* _WHAT IS ASKED_: Repeat the entire listing exactly.

#####

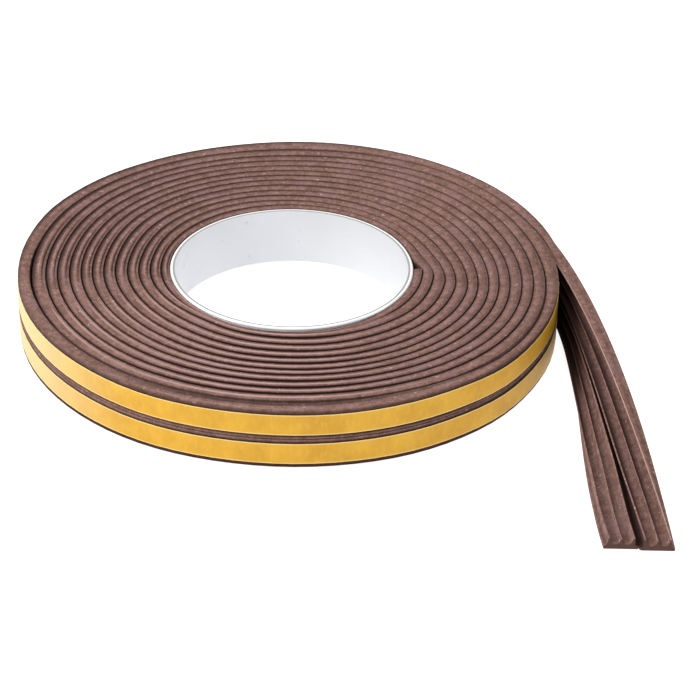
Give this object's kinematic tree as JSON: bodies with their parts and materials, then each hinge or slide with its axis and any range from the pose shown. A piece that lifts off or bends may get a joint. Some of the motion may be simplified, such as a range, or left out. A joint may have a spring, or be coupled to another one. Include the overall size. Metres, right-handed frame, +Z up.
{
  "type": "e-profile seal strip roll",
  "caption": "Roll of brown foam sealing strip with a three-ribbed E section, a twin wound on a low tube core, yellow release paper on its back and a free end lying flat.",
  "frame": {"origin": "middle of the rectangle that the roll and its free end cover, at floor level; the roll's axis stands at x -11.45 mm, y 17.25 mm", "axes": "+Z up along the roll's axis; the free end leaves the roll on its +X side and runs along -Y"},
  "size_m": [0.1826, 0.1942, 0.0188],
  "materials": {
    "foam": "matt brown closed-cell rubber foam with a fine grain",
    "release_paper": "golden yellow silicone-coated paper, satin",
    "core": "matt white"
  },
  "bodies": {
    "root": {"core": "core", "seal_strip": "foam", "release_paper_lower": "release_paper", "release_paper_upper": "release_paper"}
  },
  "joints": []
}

#####

* _RESPONSE_:
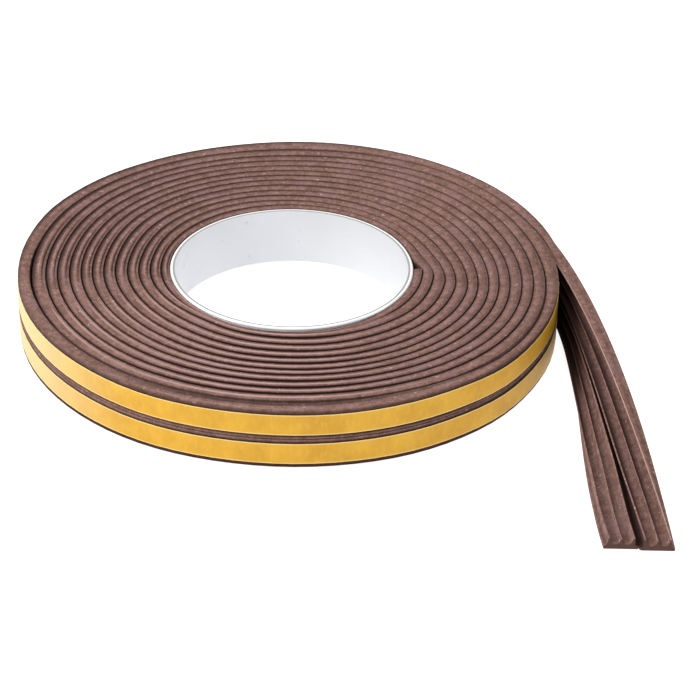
Give this object's kinematic tree as JSON: bodies with their parts and materials, then each hinge or slide with its axis and any range from the pose shown. A piece that lifts off or bends may get a joint. Some of the motion may be simplified, such as a range, or left out. A joint may have a spring, or be coupled to another one. Include the overall size. Metres, right-handed frame, +Z up.
{
  "type": "e-profile seal strip roll",
  "caption": "Roll of brown foam sealing strip with a three-ribbed E section, a twin wound on a low tube core, yellow release paper on its back and a free end lying flat.",
  "frame": {"origin": "middle of the rectangle that the roll and its free end cover, at floor level; the roll's axis stands at x -11.45 mm, y 17.25 mm", "axes": "+Z up along the roll's axis; the free end leaves the roll on its +X side and runs along -Y"},
  "size_m": [0.1826, 0.1942, 0.0188],
  "materials": {
    "foam": "matt brown closed-cell rubber foam with a fine grain",
    "release_paper": "golden yellow silicone-coated paper, satin",
    "core": "matt white"
  },
  "bodies": {
    "root": {"core": "core", "seal_strip": "foam", "release_paper_lower": "release_paper", "release_paper_upper": "release_paper"}
  },
  "joints": []
}